Tuesday, 31 March 2026
Just a Thought.
You know, I really can’t imagine what some Americans have for brains when they put somebody like Trump into the White House. They did the same with Reagan and GW. Trump has no political experience, no diplomatic experience, no military experience… Being a businessman, I daresay he knows a little about low level math(s), but that’s hardly sufficient for running a powerful and complex country.
And I seem to recall that when he first started mouthing off about Iran, it was all to do with saving the poor Iranians from a cruel and dictatorial regime. Now he’s using his military might (and American taxpayer’s dollars) to kill thousands of them – along with his pal Benjamin, of course, who’s well practiced in killing innocents in large numbers.
But enough of the infamous Blood Brothers in DC and Jerusalem. We’ve had a fine day in the Shire and that was nice. And the new horses on Mill Lane came to say hello. It would be good to say ‘all’s well that ends well’, but heaven knows what this world might sink into before long.
Sunday, 29 March 2026
The Footnote.
I’ve made no secret of the fact that I’m subject to a lot of depression. It’s been with me since I was a child and has grown worse with advancing age. And I’ve noticed a strange feature attaching to depression which I don’t suppose non-depressives realise.

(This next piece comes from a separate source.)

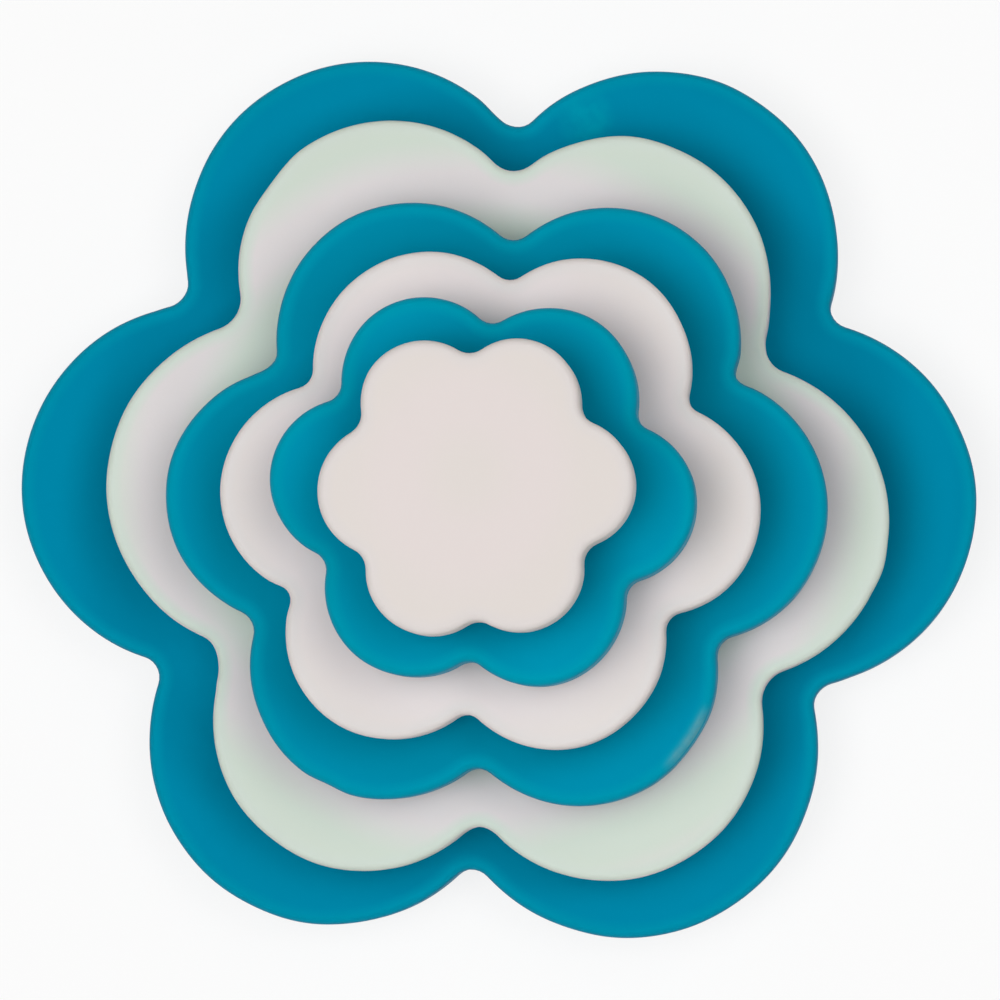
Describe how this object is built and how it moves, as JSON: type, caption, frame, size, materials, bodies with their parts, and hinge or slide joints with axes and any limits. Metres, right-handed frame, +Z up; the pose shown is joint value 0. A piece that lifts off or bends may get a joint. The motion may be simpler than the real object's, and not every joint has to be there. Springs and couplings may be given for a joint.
{
  "type": "flower plunger cutter set",
  "caption": "Nested flower-shaped plunger cutters for dough and fondant: each has a spring-loaded press cap over a bevelled cutting ring and an ejector plate inside.",
  "frame": {"origin": "centre of the largest cutter's footprint, on the plane of its cutting edge", "axes": "+X over two opposite petals of the largest cutter, +Z up through the stack"},
  "size_m": [0.1208, 0.1098, 0.0735],
  "materials": {
    "blue_plastic": "fine satin moulded",
    "white_plastic": "fine satin moulded",
    "spring_steel": "bright drawn wire"
  },
  "bodies": {
    "cutter_1": {"cutter_ring_1": "blue_plastic", "return_spring_1": "spring_steel"},
    "plunger_1": {"press_cap_1": "blue_plastic", "ejector_plate_1": "blue_plastic"},
    "cutter_2": {"cutter_ring_2": "white_plastic", "return_spring_2": "spring_steel"},
    "plunger_2": {"press_cap_2": "white_plastic", "ejector_plate_2": "white_plastic"},
    "cutter_3": {"cutter_ring_3": "blue_plastic", "return_spring_3": "spring_steel"},
    "plunger_3": {"press_cap_3": "blue_plastic", "ejector_plate_3": "blue_plastic"},
    "cutter_4": {"cutter_ring_4": "white_plastic", "return_spring_4": "spring_steel"},
    "plunger_4": {"press_cap_4": "white_plastic", "ejector_plate_4": "white_plastic"},
    "cutter_5": {"cutter_ring_5": "blue_plastic", "return_spring_5": "spring_steel"},
    "plunger_5": {"press_cap_5": "blue_plastic", "ejector_plate_5": "blue_plastic"},
    "cutter_6": {"cutter_ring_6": "white_plastic", "return_spring_6": "spring_steel"},
    "plunger_6": {"press_cap_6": "white_plastic", "ejector_plate_6": "white_plastic"}
  },
  "joints": [
    {"name": "press_1", "type": "slide", "parent": "cutter_1", "child": "plunger_1", "axis": [0, 0, -1], "range_m": [0, 0.004], "stiffness_N_per_m": 320, "springref_m": -0.006, "deforming": ["return_spring_1"]},
    {"name": "lift_2", "type": "slide", "parent": "plunger_1", "child": "cutter_2", "axis": [0, 0, 1], "range_m": [0, 0.04]},
    {"name": "press_2", "type": "slide", "parent": "cutter_2", "child": "plunger_2", "axis": [0, 0, -1], "range_m": [0, 0.004], "stiffness_N_per_m": 320, "springref_m": -0.006, "deforming": ["return_spring_2"]},
    {"name": "lift_3", "type": "slide", "parent": "plunger_2", "child": "cutter_3", "axis": [0, 0, 1], "range_m": [0, 0.04]},
    {"name": "press_3", "type": "slide", "parent": "cutter_3", "child": "plunger_3", "axis": [0, 0, -1], "range_m": [0, 0.004], "stiffness_N_per_m": 320, "springref_m": -0.006, "deforming": ["return_spring_3"]},
    {"name": "lift_4", "type": "slide", "parent": "plunger_3", "child": "cutter_4", "axis": [0, 0, 1], "range_m": [0, 0.04]},
    {"name": "press_4", "type": "slide", "parent": "cutter_4", "child": "plunger_4", "axis": [0, 0, -1], "range_m": [0, 0.004], "stiffness_N_per_m": 320, "springref_m": -0.006, "deforming": ["return_spring_4"]},
    {"name": "lift_5", "type": "slide", "parent": "plunger_4", "child": "cutter_5", "axis": [0, 0, 1], "range_m": [0, 0.04]},
    {"name": "press_5", "type": "slide", "parent": "cutter_5", "child": "plunger_5", "axis": [0, 0, -1], "range_m": [0, 0.004], "stiffness_N_per_m": 320, "springref_m": -0.006, "deforming": ["return_spring_5"]},
    {"name": "lift_6", "type": "slide", "parent": "plunger_5", "child": "cutter_6", "axis": [0, 0, 1], "range_m": [0, 0.04]},
    {"name": "press_6", "type": "slide", "parent": "cutter_6", "child": "plunger_6", "axis": [0, 0, -1], "range_m": [0, 0.004], "stiffness_N_per_m": 320, "springref_m": -0.006, "deforming": ["return_spring_6"]}
  ]
}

Depression usually has no obvious trigger; it just happens. That’s part of the difference between being truly depressed and merely being in a bad mood. And our brains are wired in such a way as to function on the basis of cause and effect. So if there is no obvious cause, it makes a certain kind of perverse sense to seek or even create a cause for the depression. And so we tend to find the means to do ourselves down, to deny ourselves something we need in order to make life easier or more pleasurable. The depression is now vindicated and has a right to exist.
It follows a practice common in parental attitudes when I was a boy. If a child was crying for no apparent reason, a parent – usually the father for he was expected to be the disciplinarian – would utter the firm threat: ‘Stop that crying or I’ll give you something to cry about.’ Whether it was common in British culture generally, or only in the grimy, industrial environment in which I was brought up (an environment in which the grim existence among factories, coal mines, steelworks, and slum habitation had instilled an essential mentality of stoicism) I wouldn’t know.
And whether that was the reason for my declining to buy the car, I also wouldn’t know. But maybe some of my odd ideas do, after all, have some basis in fact.